Ephymol by Ephraim Molingoana l Spring/Summer 2022 MENSWEAR

Photo by Karen Sandison / ANA

Menswear fashion label Ephymol was founded in 2002 by Johannesburg-based designer Ephraim Molingoana. Ephymol is known for its unique classic pieces and bold, masculine tailoring. The renowned fashion designer has previously showcased in China, most notably at Shanghai Fashion Week in 2013.

In 2017, he won the SAFW (South African Fashion Week) Cape Wools SA Designer Challenge and represented South Africa at the UK Wool Conference. He’s won several GQ Best Dressed awards, as well as magazine features and covers, and has dressed everyone from public figures to private clients.

His latest spring/summer 2022 menswear collection at SAFW was one of our favourite Top – Picks in the past fashion week. I spoke with Ephraim about his design process, inspirations, and issues and trends in the local fashion industry.

MUZI: Your most recent spring/summer 2022 collection was stunning. What’s the backstory and inspiration for it?

EPHRAIM:I named the collection Up Close and Personal in honour of my 20th year as a designer. For me, the industry has been a rollercoaster ride with highs and lows, very lows and very highs, and for me, it was just a reflection of what I was going through and bringing in those elements and highlighting them.

Another thing that inspires me is what is going on in our society, the country, and the world at large.

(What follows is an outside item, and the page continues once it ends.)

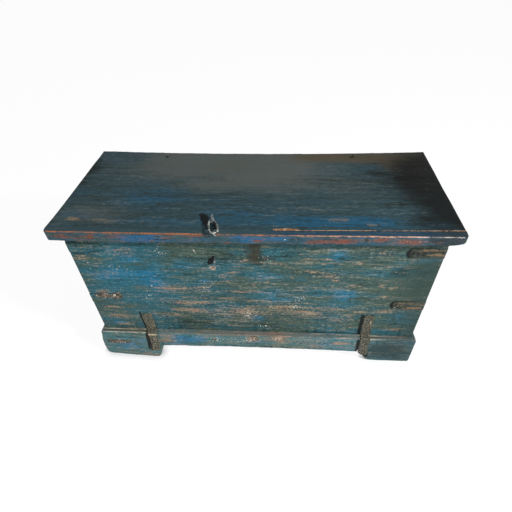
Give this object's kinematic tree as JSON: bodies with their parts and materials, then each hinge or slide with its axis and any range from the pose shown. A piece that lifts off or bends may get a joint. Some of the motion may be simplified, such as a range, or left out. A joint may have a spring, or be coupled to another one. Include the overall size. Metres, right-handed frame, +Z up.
{
  "type": "trunk",
  "caption": "Long low painted wooden trunk on a footed plinth, with a flat overhanging lid on wire hinges, iron straps and a chain hasp.",
  "frame": {"origin": "centre of the footprint on the floor, under the four feet", "axes": "+X along the length, to the right of someone facing the front; +Y from the front to the hinged back; +Z up"},
  "size_m": [1.2, 0.5372, 0.6138],
  "materials": {
    "front_paint": "worn teal and blue paint over bare boards",
    "lid_paint": "dark slate blue paint, half gloss, rubbed brown",
    "plinth_paint": "worn teal paint with cream arrises",
    "bare_wood": "old unpainted softwood",
    "iron": "rubbed dark iron",
    "painted_iron": "iron strap painted over with the case"
  },
  "bodies": {
    "case": {"front_wall": "front_paint", "left_wall": "front_paint", "right_wall": "front_paint", "back_wall_lower": "plinth_paint", "back_wall_upper": "plinth_paint", "floor_plank_1": "bare_wood", "floor_plank_2": "bare_wood", "floor_plank_3": "bare_wood", "bearer_left": "bare_wood", "bearer_right": "bare_wood", "front_skirt": "plinth_paint", "back_skirt": "plinth_paint", "left_skirt": "plinth_paint", "right_skirt": "plinth_paint", "foot_front_left": "plinth_paint", "foot_front_right": "plinth_paint", "foot_back_left": "plinth_paint", "foot_back_right": "plinth_paint", "strap_upper_left": "painted_iron", "strap_upper_left_nail_front": "painted_iron", "strap_upper_left_nail_end": "painted_iron", "strap_lower_left": "painted_iron", "strap_lower_left_nail_front": "painted_iron", "strap_lower_left_nail_end": "painted_iron", "strap_upper_right": "painted_iron", "strap_upper_right_nail_front": "painted_iron", "strap_upper_right_nail_end": "painted_iron", "strap_lower_right": "painted_iron", "strap_lower_right_nail_front": "painted_iron", "strap_lower_right_nail_end": "painted_iron", "foot_strap_left": "iron", "foot_strap_left_nail_1": "iron", "foot_strap_left_nail_2": "iron", "foot_strap_left_nail_3": "iron", "foot_strap_right": "iron", "foot_strap_right_nail_1": "iron", "foot_strap_right_nail_2": "iron", "foot_strap_right_nail_3": "iron", "wall_staple": "iron", "hinge_wall_loop_left": "iron", "hinge_wall_loop_right": "iron"},
    "lid": {"lid_panel": "lid_paint", "lid_nosing": "lid_paint", "lid_batten_left": "bare_wood", "lid_batten_right": "bare_wood", "nosing_nail_left": "iron", "nosing_nail_right": "iron", "hinge_lid_loop_left": "iron", "hinge_lid_loop_right": "iron", "lid_staple": "iron"},
    "chain_link": {"hasp_link": "iron"},
    "chain_ring": {"hasp_ring": "iron"}
  },
  "joints": [
    {"name": "lid_hinge", "type": "hinge", "parent": "case", "child": "lid", "pos_m": [0, 0.2426, 0.548], "axis": [-1, 0, 0], "range_deg": [0, 110]},
    {"name": "hasp_hinge", "type": "hinge", "parent": "lid", "child": "chain_link", "pos_m": [-0.0975, -0.2619, 0.6005], "axis": [0.969, 0.247, 0], "range_deg": [0, 270]},
    {"name": "ring_hinge", "type": "hinge", "parent": "chain_link", "child": "chain_ring", "pos_m": [-0.11281, -0.20184, 0.60205], "axis": [0.969, 0.247, 0], "range_deg": [0, 180]}
  ]
}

So, while we are celebrating having all of these beautiful and fabulous lifestyles on one side, other parts of the world are suffering.

MUZI: It was my first time seeing your show. How different was this collection from your previous ones?

EPHRAIM:I “let down my guard” here. I went in the direction that the world is going with fashion again, with big houses and all that, but I was inspired and thinking about how I used to dress as a teenager in the 1990s, hence the wire pants and worked out jackets.

It’s slightly different for me, but we still have that masculinity, so we have a masculine and semi-masculine look and feel to this fluid collection…in today’s terms, but not so fluid because I still want the masculinity and classic elements to come through, which is what makes Ephymol. It’s just a few silhouettes that have been changed here and there and making them more relaxed and softer but still with a bit of an edge.

MUZI: You’ve had an incredible career in fashion; how have you managed to stay relevant and reinvent yourself?

EPHRAIM:I always say that creativity never dies; you can be as old as you want to be. Every day, I tell myself that this is a new chapter in my life. I stay alert, read a lot, and watch the news and various channels. I consume as much as possible in order to build myself so that I can interpret other things.

I am not a designer who does not consider global warming, illness in society, how children are raped, and how women are unsafe. I always reinvent myself by interpreting what is going on in society and the world.

MUZI: What value does a platform like SAFW have for designers?

EPHRAIM: Lucilla Booyzen became quite intelligent with SAFW because she defined Fashion Week in terms of African and South African content.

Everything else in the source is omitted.